The book's audience and suitability as a university course text were covered in multiple reviews. Baron felt that the accessible treatment of mathematical results in the book paired with the way it "seamlessly weaves together introductory material on the debate over mathematical realism with state of the art research" made it appropriate for undergraduate or postgraduate courses. He also said that the book "covers a surprisingly wide range of topics" which he felt increased its utility in creating courses with different focuses. Friedman-Biglin felt that "students will find this book an excellent place to begin studying philosophy of mathematics, and it could easily serve as the basis for an interesting course for undergraduates." Weber felt that the book's "conversational style and brisk pacing" made it "clearly designed for a lively undergraduate course". However, he thought the book was short, being suited more to a half-semester or summer course, or as a starting point for discussions. Hunacek said that his main concern with the book was its short length which led him to wonder whether it could support a full-semester course. Nonetheless, he felt that it "has considerable value apart from its use as a [course] text" and said that "a mathematician might enjoy reading this (as I did) as a way of learning, in a painless and entertaining way, about interesting ideas". Overall, he said that he enjoyed and recommended the book. Wagner said "This book, while perhaps written primarily for philosophy students, could also be very profitably read by students and teachers of mathematics. Indeed, this reviewer hopes to use it both in a capstone course for undergraduate mathematics majors, and in a graduate seminar for secondary school mathematics teachers." Soto similarly recommended the book for mathematicians and scientists as well as philosophers, saying that it provided an "insightful guide to debates that encompass their areas".
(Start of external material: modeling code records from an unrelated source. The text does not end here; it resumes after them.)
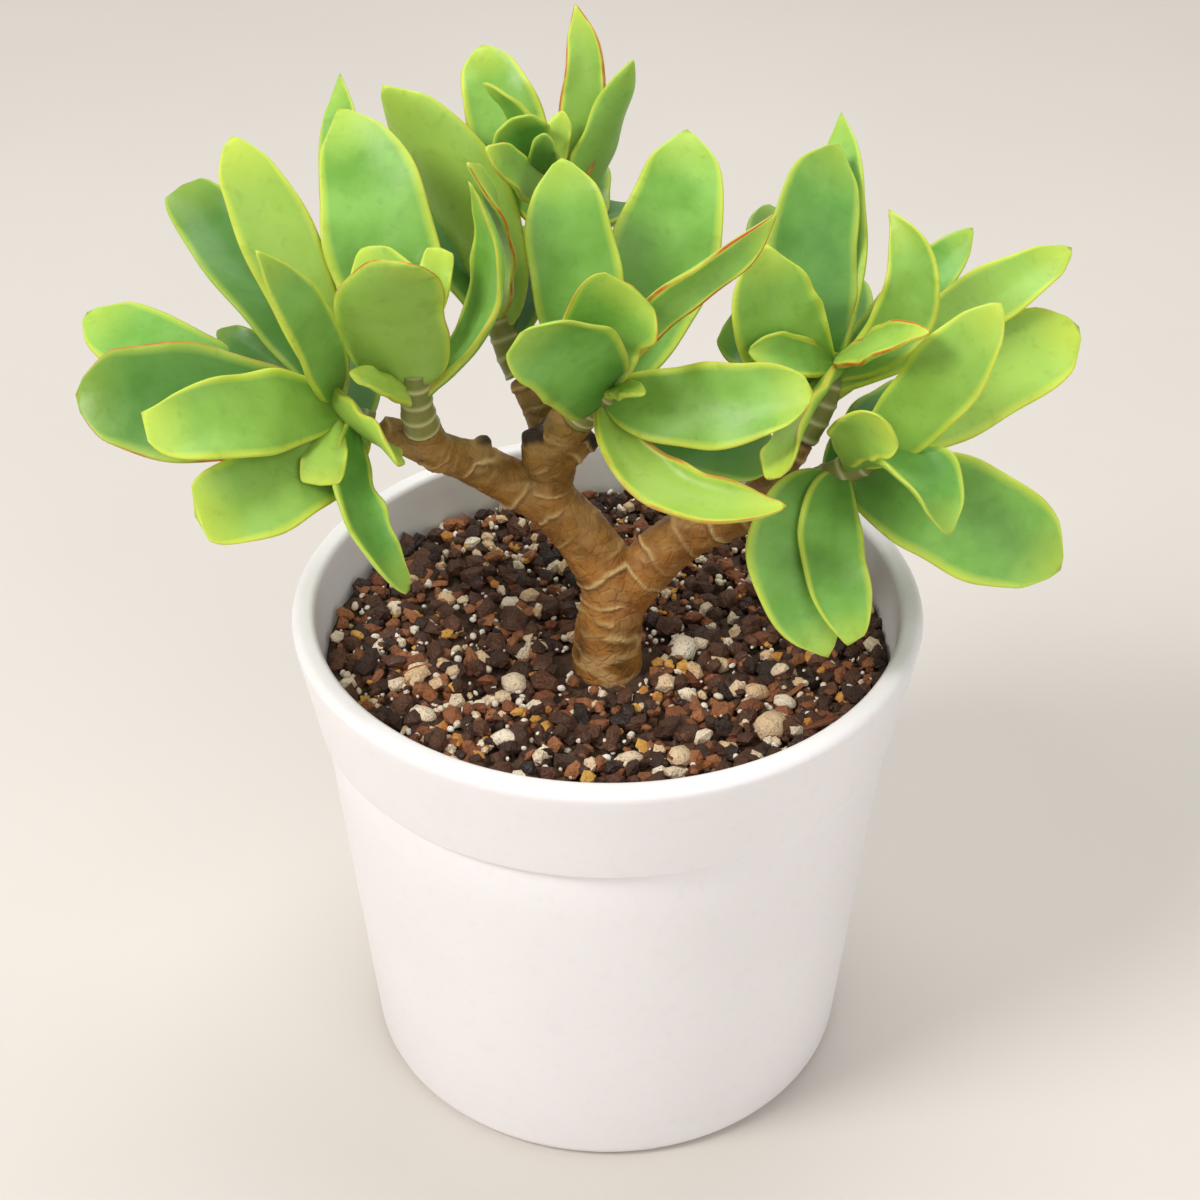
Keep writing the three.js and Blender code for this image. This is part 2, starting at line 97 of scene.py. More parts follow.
def curvePoints(corners, count):
    # a centripetal Catmull-Rom line through the corners, then evenly spaced points on it
    fine = []
    ends = [corners[0] * 2 - corners[1]] + corners + [corners[-1] * 2 - corners[-2]]
    for p0, p1, p2, p3 in zip(ends, ends[1:], ends[2:], ends[3:]):
        d1, d2, d3 = ((b - a).length ** 0.5 for a, b in ((p0, p1), (p1, p2), (p2, p3)))
        m1 = (p2 - p1) + d2 * ((p1 - p0) / d1 - (p2 - p0) / (d1 + d2))
        m2 = (p2 - p1) + d2 * ((p3 - p2) / d3 - (p3 - p1) / (d2 + d3))
        for k in range(40):
            t = k / 40
            a = 2 * t ** 3 - 3 * t ** 2 + 1
            b = t ** 3 - 2 * t ** 2 + t
            c = 3 * t ** 2 - 2 * t ** 3
            d = t ** 3 - t ** 2
            fine.append(p1 * a + m1 * b + p2 * c + m2 * d)
    fine.append(corners[-1])
    lengths = [0]
    for a, b in zip(fine, fine[1:]):
        lengths.append(lengths[-1] + (b - a).length)
    points = []
    k = 0
    for i in range(count):
        want = lengths[-1] * i / (count - 1)
        while k < len(fine) - 2 and lengths[k + 1] < want:
            k += 1
        span = max(lengths[k + 1] - lengths[k], 1e-9)
        points.append(fine[k].lerp(fine[k + 1], (want - lengths[k]) / span))
    return points, lengths[-1]


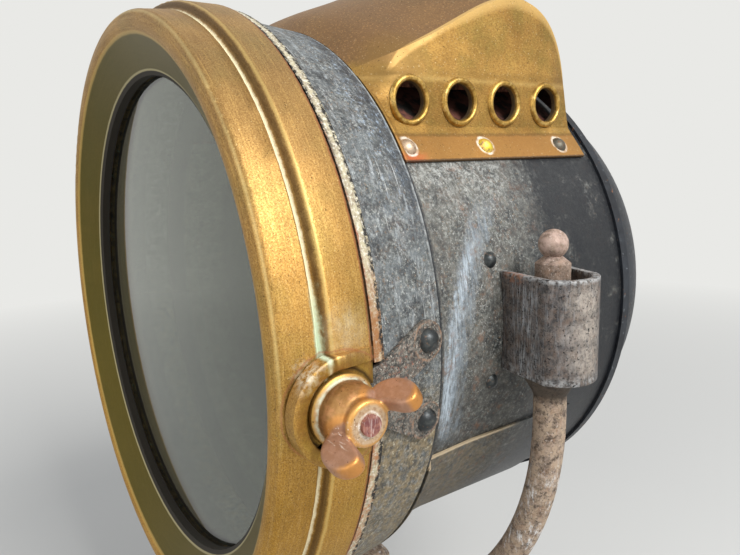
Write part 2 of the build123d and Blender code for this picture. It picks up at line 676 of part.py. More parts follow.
# Hinge: two knuckles on the body's leaf, one on the door's, and the pin through all three
with BuildPart() as body_hinge_leaf:
    step_y = front_y + skirt_front + LAP_GAP
    plate_y = hinge_y + KNUCKLE_R
    leaf_y = hinge_y + BODY_LEAF_LENGTH
    arm_y = plate_y + 2 * LEAF_THICK
    plate_x = -skirt_front_r - LEAF_THICK
    sunk_x = LEAF_SINK - skirt_front_r
    for knuckle in (-1, 1):
        with BuildSketch(Plane.XY.offset(lens_z + (knuckle - 0.5) * KNUCKLE_LENGTH + KNUCKLE_GAP / 2)):
            with Locations((hinge_x, hinge_y)):
                Circle(KNUCKLE_R)
            with BuildLine():
                Polyline((hinge_x, hinge_y), (hinge_x + KNUCKLE_R, step_y), (sunk_x, step_y), (sunk_x, arm_y),
                         (plate_x, arm_y), (hinge_x - LEAF_SINK, hinge_y + LEAF_SINK), (hinge_x, hinge_y))
            make_face()
        extrude(amount=KNUCKLE_LENGTH - KNUCKLE_GAP)
    with BuildSketch(Plane.XY.offset(lens_z - 1.5 * KNUCKLE_LENGTH + KNUCKLE_GAP / 2)):
        with BuildLine():
            Polyline((sunk_x, plate_y), (2 * LEAF_SINK - skirt_front_r, leaf_y),
                     (-skirt_radius(leaf_y - front_y) - LEAF_THICK, leaf_y), (plate_x, plate_y), (sunk_x, plate_y))
        make_face()
    extrude(amount=3 * KNUCKLE_LENGTH - KNUCKLE_GAP)
    with BuildSketch(Plane.XY.offset(lens_z - 2 * KNUCKLE_LENGTH)):
        with Locations((hinge_x, hinge_y)):
            Circle(HINGE_PIN_R + FIT_GAP)
    extrude(amount=4 * KNUCKLE_LENGTH, mode=Mode.SUBTRACT)
    with BuildSketch(lathe):
        with BuildLine():
            far = 2 * skirt_back
            Polyline((0, 0), (skirt_radius(0) + LAP_GAP, 0), (skirt_radius(far) + LAP_GAP, far), (0, far), (0, 0))
        make_face()
    revolve(axis=lens_axis, mode=Mode.SUBTRACT)
save(body_hinge_leaf.part, "body_hinge_leaf")

with BuildPart() as door_hinge_leaf:
    tip_y = hinge_y - DOOR_LEAF_LENGTH
    door_back_y = front_y + DOOR_DEPTH - EDGE_ROUND
    sunk_x = LEAF_SINK - hoop_r
    with BuildSketch(Plane.XY.offset(lens_z - KNUCKLE_LENGTH / 2 + KNUCKLE_GAP / 2)):
        with Locations((hinge_x, hinge_y)):
            Circle(KNUCKLE_R)
        with BuildLine():
            Polyline((hinge_x, hinge_y), (hinge_x - LEAF_SINK, hinge_y - LEAF_SINK), (-hoop_r - LEAF_THICK, tip_y),
                     (sunk_x, tip_y), (sunk_x, door_back_y), (hinge_x + KNUCKLE_R, door_back_y), (hinge_x, hinge_y))
        make_face()
    extrude(amount=KNUCKLE_LENGTH - KNUCKLE_GAP)
    with BuildSketch(Plane.XY.offset(lens_z - KNUCKLE_LENGTH)):
        with Locations((hinge_x, hinge_y)):
            Circle(HINGE_PIN_R + FIT_GAP)
    extrude(amount=2 * KNUCKLE_LENGTH, mode=Mode.SUBTRACT)
    with BuildSketch(lathe):
        with BuildLine():
            door_r = hoop_r + LAP_GAP
            Polyline((0, 0), (door_r, 0), (door_r, DOOR_DEPTH), (0, DOOR_DEPTH), (0, 0))
        make_face()
    revolve(axis=lens_axis, mode=Mode.SUBTRACT)
save(door_hinge_leaf.part, "door_hinge_leaf")

with BuildPart() as hinge_pin:
    pin_half = 1.5 * KNUCKLE_LENGTH + PIN_PROUD
    with BuildSketch(Plane.XY.offset(lens_z - pin_half)):
        with Locations((hinge_x, hinge_y)):
            Circle(HINGE_PIN_R)
    extrude(amount=2 * pin_half)
save(hinge_pin.part, "hinge_pin")

# Hood: a brass chimney with folded sides, an arched top and flanges on the drum
hood_shapes = []
for inset in (0, SHEET):
    with BuildPart() as hood_shape:
        for share, crease_half, crease_rise, shoulder_rise, crown_rise in HOOD_SECTIONS:
            station = hood_front + share * hood_length - (inset if share in (0, 1) else 0)
            side_x = HOOD_HALF - inset
            crease_x = crease_half - inset
            crease = DRUM_R + crease_rise - inset
            shoulder = DRUM_R + shoulder_rise - inset
            crown = DRUM_R + crown_rise - inset
            fold = min(eyelet_height + EYELET_RIM_R, crease - FOLD_DROP)
            slope = 2 * math.atan((crown - shoulder) / HOOD_SHOULDER)
            with BuildSketch(Plane(origin=(0, front_y + station, lens_z), x_dir=(1, 0, 0), z_dir=(0, -1, 0))):
                with BuildLine():
                    Polyline((-crease_x, crease), (-side_x, fold), (-side_x, 0), (side_x, 0), (side_x, fold),
                             (crease_x, crease))
                    ThreePointArc((HOOD_SHOULDER, shoulder), (0, crown), (-HOOD_SHOULDER, shoulder))
                    for side in (-1, 1):
                        TangentArc((side * HOOD_SHOULDER, shoulder), (side * crease_x, crease),
                                   tangent=(side * math.cos(slope), -math.sin(slope)))
                make_face()
        loft(ruled=True)
    hood_shapes.append(hood_shape.part)

with BuildPart() as hood:
    add(hood_shapes[0])
    add(hood_shapes[1], mode=Mode.SUBTRACT)
    with BuildSketch(lathe):
        with BuildLine():
            mouth_r = skirt_back_r + HOOD_MOUTH_PROUD
            skin = drum_points(LAP_GAP, hood_front, hood_back + SHEET)
            Polyline(skin[0], (mouth_r, hood_front), (mouth_r + hood_length, hood_back),
                     (mouth_r + hood_length, hood_back + SHEET), *reversed(skin))
        make_face()
    revolve(axis=lens_axis, mode=Mode.INTERSECT)
    with BuildSketch(Plane(origin=(0, front_y, lens_z + hood_foot))):
        Rectangle(4 * HOOD_HALF, 4 * hood_back)
    extrude(amount=2 * HOOD_HALF, mode=Mode.INTERSECT)
    with BuildPart(mode=Mode.PRIVATE) as flanges:
        with BuildSketch(lathe):
            with BuildLine():
                under = drum_points(LAP_GAP, hood_front, hood_back)
                over = drum_points(LAP_GAP + SHEET, hood_front, hood_back)
                Polyline(*under, *reversed(over), under[0])
            make_face()
        revolve(axis=lens_axis)
        with Locations((0, front_y, lens_z + hood_foot)):
            Box(4 * HOOD_HALF, 4 * hood_back, flange_top - hood_foot,
                align=(Align.CENTER, Align.CENTER, Align.MIN), mode=Mode.INTERSECT)
    add(flanges.part)
    with BuildSketch(Plane(origin=(-2 * HOOD_HALF, front_y, lens_z), x_dir=(0, 1, 0), z_dir=(1, 0, 0))):
        with Locations(*[(station, eyelet_height) for station in eyelet_stations]):
            Circle(EYELET_R + EYELET_WALL + FIT_GAP)
    extrude(amount=4 * HOOD_HALF, mode=Mode.SUBTRACT)
save(hood.part, "hood")

# Eyelets: turned rings set in the hood's side holes
with BuildPart() as hood_eyelets:
    for side in (-1, 1):
        for start_x, length, radius in (
            (HOOD_HALF - SHEET, SHEET + EYELET_TAIL, EYELET_R + EYELET_WALL),
            (HOOD_HALF + FIT_GAP, EYELET_RIM_H, EYELET_RIM_R),
        ):
            with BuildSketch(Plane(origin=(side * start_x, front_y, lens_z), x_dir=(0, 1, 0), z_dir=(1, 0, 0))):
                with Locations(*[(station, eyelet_height) for station in eyelet_stations]):
                    Circle(radius)
                    Circle(EYELET_R, mode=Mode.SUBTRACT)
            extrude(amount=side * length)
save(hood_eyelets.part, "hood_eyelets")

with BuildPart() as hood_rivets:
    seat = drum_points(LAP_GAP + SHEET + FIT_GAP, hood_front, drum_back)
    lap_seat, middle_seat, flat_seat = seat[1], seat[2], seat[3]
    places = []
    for share in HOOD_RIVET_SHARES:
        station = hood_front + share * hood_length
        low, high = (lap_seat, middle_seat) if station < middle_seat[1] else (middle_seat, flat_seat)
        along = min((station - low[1]) / (high[1] - low[1]), 1)
        seat_r = low[0] + along * (high[0] - low[0])
        places += [outward(seat_r, station, hood_foot + HOOD_RIVET_RISE, side) for side in (1, -1)]
    add(rivet_heads(places, HOOD_RIVET_R, 0.6 * HOOD_RIVET_R, seat))
save(hood_rivets.part, "hood_rivets")

# Baffle: a bent sheet over the drum's vent, seen through the eyelets
with BuildPart() as chimney_baffle:
    baffle_y = front_y + hood_front + VENT_INSET - BAFFLE_LAP
    with BuildSketch(Plane(origin=(0, baffle_y, lens_z), x_dir=(1, 0, 0), z_dir=(0, -1, 0))):
        for inset, mode in ((0, Mode.ADD), (BAFFLE_SHEET, Mode.SUBTRACT)):
            half = HOOD_HALF - BAFFLE_INSET - inset
            side_top = DRUM_R + BAFFLE_SIDE
            with BuildLine():
                Polyline((-half, side_top), (-half, 0), (half, 0), (half, side_top))
                ThreePointArc((half, side_top), (0, DRUM_R + BAFFLE_CROWN - inset), (-half, side_top))
            make_face(mode=mode)
    extrude(amount=2 * (VENT_INSET - BAFFLE_LAP) - hood_length)
    with BuildSketch(lathe):
        with BuildLine():
            skin = drum_points(LAP_GAP, hood_front, hood_back)
            Polyline((0, hood_front), *skin, (0, hood_back), (0, hood_front))
        make_face()
    revolve(axis=lens_axis, mode=Mode.SUBTRACT)
save(chimney_baffle.part, "chimney_baffle")

# Mirror: a dished silvered glass behind a flat ring that reaches the drum's wall
with BuildPart() as mirror_glass:
    with BuildSketch(lathe):
        with BuildLine():
            rim, deep = mirror_station, mirror_station + MIRROR_DEPTH
            half_r, half_rise = cap_middle(MIRROR_R, MIRROR_DEPTH)
            ThreePointArc((0, deep), (half_r, rim + half_rise), (MIRROR_R, rim))
            Line((MIRROR_R, rim), (MIRROR_R, rim + MIRROR_THICK))
            ThreePointArc((MIRROR_R, rim + MIRROR_THICK), (half_r, rim + half_rise + MIRROR_THICK),
                          (0, deep + MIRROR_THICK))
            Line((0, deep + MIRROR_THICK), (0, deep))
        make_face()
    revolve(axis=lens_axis)
save(mirror_glass.part, "mirror")

with BuildPart() as mirror_ring:
    with BuildSketch(Plane(origin=(0, front_y + mirror_station - FIT_GAP, lens_z), z_dir=(0, -1, 0))):
        Circle(DRUM_R - SHEET - LAP_GAP)
        Circle(MIRROR_R - MIRROR_RING_LAP, mode=Mode.SUBTRACT)
    extrude(amount=MIRROR_RING_THICK)
save(mirror_ring.part, "mirror_ring")

# Burner: a gas pipe from below with two jets that lean together
with BuildPart() as burner:
    pipe_bottom = -(drum_clear_r + BELLY_SHEET + 2 * LAP_GAP)
    with BuildSketch(Plane(origin=(0, front_y + burner_station, lens_z + pipe_bottom))):
        Circle(PIPE_R)
    extrude(amount=PIPE_TOP - pipe_bottom)
    for side in (-1, 1):
        with BuildLine() as jet_path:
            start = Vector(0, front_y + burner_station, lens_z + PIPE_TOP - 2)
            elbow = Vector(side * JET_REACH, front_y + burner_station, lens_z + (PIPE_TOP + JET_TOP) / 2)
            tip = Vector(side * JET_REACH * 0.6, front_y + burner_station, lens_z + JET_TOP)
            FilletPolyline(start, elbow, tip, radius=JET_BEND)
        with BuildSketch(Plane(origin=start, z_dir=elbow - start)):
            Circle(JET_R)
        sweep(path=jet_path.line)
save(burner.part, "burner")

# Gas cock under the drum, with a nipple for the hose that points back
with BuildPart() as gas_cock:
    cock_top = lens_z + pipe_bottom - FIT_GAP
    cock_y = front_y + burner_station
    with BuildSketch(Plane(origin=(0, cock_y, cock_top - COCK_H))):
        Circle(COCK_R)
    extrude(amount=COCK_H)
    nipple_root = COCK_R + COCK_SHOULDER
    for radius, length in ((COCK_SHOULDER_R, nipple_root), (NIPPLE_R, nipple_root + NIPPLE_LENGTH)):
        with BuildSketch(Plane(origin=(0, cock_y, cock_top - COCK_H / 2), z_dir=(0, 1, 0))):
            Circle(radius)
        extrude(amount=length)
save(gas_cock.part, "gas_cock")
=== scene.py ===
import math

import bpy
from mathutils import Matrix, Vector


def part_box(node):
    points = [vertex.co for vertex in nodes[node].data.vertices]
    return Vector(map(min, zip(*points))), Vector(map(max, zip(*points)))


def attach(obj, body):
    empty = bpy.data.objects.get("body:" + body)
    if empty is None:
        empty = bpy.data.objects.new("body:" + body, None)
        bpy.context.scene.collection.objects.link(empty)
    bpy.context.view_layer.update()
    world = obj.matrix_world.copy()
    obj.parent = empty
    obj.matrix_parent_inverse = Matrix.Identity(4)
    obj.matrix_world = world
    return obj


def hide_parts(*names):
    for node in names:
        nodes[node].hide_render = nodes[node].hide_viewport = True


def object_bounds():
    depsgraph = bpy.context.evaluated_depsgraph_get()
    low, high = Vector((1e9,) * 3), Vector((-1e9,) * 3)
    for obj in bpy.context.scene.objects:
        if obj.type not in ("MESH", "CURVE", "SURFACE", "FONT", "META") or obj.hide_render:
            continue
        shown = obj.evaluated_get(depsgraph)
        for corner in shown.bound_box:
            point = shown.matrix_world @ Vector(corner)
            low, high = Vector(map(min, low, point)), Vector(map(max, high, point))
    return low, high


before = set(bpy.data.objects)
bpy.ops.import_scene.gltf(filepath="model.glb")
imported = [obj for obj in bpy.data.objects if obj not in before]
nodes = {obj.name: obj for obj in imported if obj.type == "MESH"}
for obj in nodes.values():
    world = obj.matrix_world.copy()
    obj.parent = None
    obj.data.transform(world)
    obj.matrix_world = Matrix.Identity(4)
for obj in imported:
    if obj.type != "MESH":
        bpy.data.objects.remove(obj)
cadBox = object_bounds()

# Places that the shapes and finishes follow, read from the frame, in metres
mm = 0.001
glassLow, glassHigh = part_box("glass")
studLow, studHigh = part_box("latch_stud")
lensZ = (glassLow.z + glassHigh.z) / 2
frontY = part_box("bezel")[0].y
latchY = (studLow.y + studHigh.y) / 2
latchZ = (studLow.z + studHigh.z) / 2
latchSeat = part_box("wing_nut")[0].x
latchSpot = (latchSeat / mm, (latchY - frontY) / mm, (latchZ - lensZ) / mm)
print("frame loaded:", len(nodes), "nodes, latch at", [round(value, 1) for value in latchSpot])

# Mesh work for all pieces: points nearer than mergeGap are one, a worn edge is bevelled in a few steps,
# and a turned part has so many sides
mergeGap = 0.01 * mm
wornSteps = 3
turnSides = 48


def settle(piece, body, *stoodFor):
    # the piece rides on its body and stands for its CAD nodes
    if stoodFor:
        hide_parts(*stoodFor)
    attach(piece, body)
    piece.select_set(False)
    return piece


def pickOnly(*pieces):
    bpy.ops.object.select_all(action="DESELECT")
    for piece in pieces:
        piece.select_set(True)
    bpy.context.view_layer.objects.active = pieces[0]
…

Some reviewers discussed the coverage of certain topics in the book. Irvine felt that "If there is a weakness with the book, it is that the traditional debates over logicism, formalism, and intuitionism are covered in less than half a dozen pages, leaving readers wondering what all the fuss was about." He said that if a second edition was ever released, it should expand on these topics. He also said that he would have preferred if the book included more proofs such as a proof of Russell's paradox. Baron similarly stated that some might find the brief coverage of the "big isms" unsatisfying but argued that it was appropriate given the books focus on the issue of realism which Baron calls "largely orthogonal to the big isms charted in Chapter One." In contrast to these comments, Wagner called Colyvan's coverage of the "big isms" in chapter 1 "a masterly piece of compressed exposition". Pettigrew commented on the lack of coverage of category theory, reverse mathematics, and automated reasoning and computer-aided proofs but went on to say "no textbook can cover all topics, and one might feel that these belong more naturally to a more advanced course in the subject." Friedman-Biglin also felt that topics such as work on the nature of mathematical truth and the foundations of mathematics were missing from the book. He argued that Colyvan excluded these topics due to a desire to keep the book less technical but felt that he "goes too far in trying to mitigate its effect". However, he felt that concerns about the lack of mathematical details in some areas do not "carry much weight" as "the main line of argument in Colyvan's book might have been obscured by including too many formalisms". Marquis said on the topic that "One could quibble about this topic or that one, this reference or that one, but I think that these criticisms would miss the point. As an introduction to the field, the choice of topics proposed is entirely justified."

Pettigrew said of the epilogue that he would have preferred if it covered fewer theorems and more proofs and applications. Nonetheless, he said that "it is certainly a valuable resource for a student entering the philosophy of mathematics without a strong mathematical background." Hunacek said that he was "puzzled" by the inclusion of the epilogue which he said contained items which "seemed to have no particular philosophical significance". Wagner praised the epilogue, calling it "excellent" whilst suggesting some changes to its presentation of the theorems covered. Weber praised the further readings as "excellent guides for further study". Marquis also praised the inclusion of discussion questions and further readings, calling it "a wonderful initiative".